Pour ceux qui veulent se lancer dans l’entreprenariat agricole, le producteur Zombré conseille de croire à leur passion et aimer l’agriculture. « Il faut aimer et dès qu’on aime quelles que soient les difficultés qu’on subit on continue d’avancer ».

Laurent Zombré agriculture Mouhoun
Laurent Zombré veut mettre en valeur un grand espace de terre avec des techniques agricoles nouvelles.
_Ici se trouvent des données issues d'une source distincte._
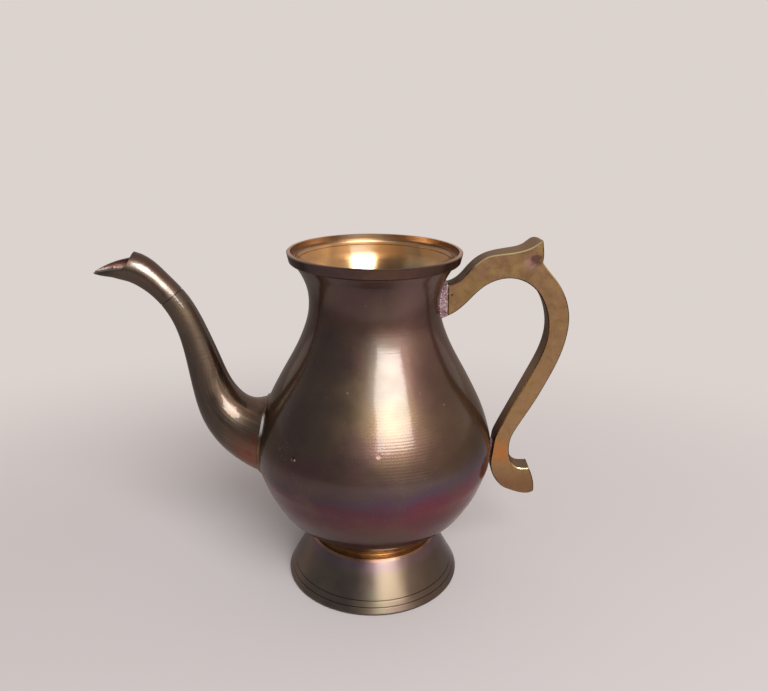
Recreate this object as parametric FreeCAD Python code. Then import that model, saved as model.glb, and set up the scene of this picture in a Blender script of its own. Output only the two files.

Il invite aussi les jeunes agriculteurs à ne pas hésiter à se former et à s’informer par le biais des techniques de l’information et de la communication. « Aujourd’hui, les médias nous permettent d’exercer dans l’agriculture facilement. Sur Internet, les gens sont généreux, ils partagent leurs expériences ». Monsieur Zombré conseille également aux jeunes agriculteurs de se tourner vers les personnes expérimentées pour bénéficier de leurs expériences.

Laurent Zombré , un défenseur de l’agriculture bio

Pour le producteur Zombré, il faut produire tout en pensant à la santé du consommateur et des générations futures. C’est ainsi qu’il préconise l’agriculture bio pour une alimentation saine. C’est-à-dire une agriculture sans produit génétiquement modifié et les pesticides nuisibles à l’environnement.

Dans cette même vision, le producteur affirme que dans son entreprise, toutes les actions sont tournées vers l’agriculture bio. Une entreprise qui œuvre dans la culture céréalière, semencière, maraîchère et la production fruitière. Au-delà de cela, dit-il, son entreprise est dans la distribution des intrants bio et de tout ce qui est intrant lié à l’élevage. Il ambitionne dans un futur proche aller vers la transformation de tout ce qui est agriculture et élevage.

Pour le moment, l’agriculteur utilise des outils « archaïques » pour ces travaux agricoles, c’est-à-dire la daba mais, il compte bientôt passer à l’agriculture mécanisée. Il explique que pour le moment, il a loué la terre pour ses travaux. Lorsqu’il voulait commencer l’agriculture en 2019, dit-il, il n’avait pas les moyens nécessaires pour se procurer un lopin de terre, surtout dans la Boucle du Mouhoun, où tout le monde aspire avoir un terrain au bord du fleuve, c’est pourquoi, il a opté pour louer la terre en attendant d’acheter la terre.

Laurent Zombré affirme avoir acquis récemment un terrain de 10 hectares pour son activité agricole. Avec cet nouvel espace, il compte mettre en pratique les nouvelles techniques agricoles avec le dispositif technique qu’il faut.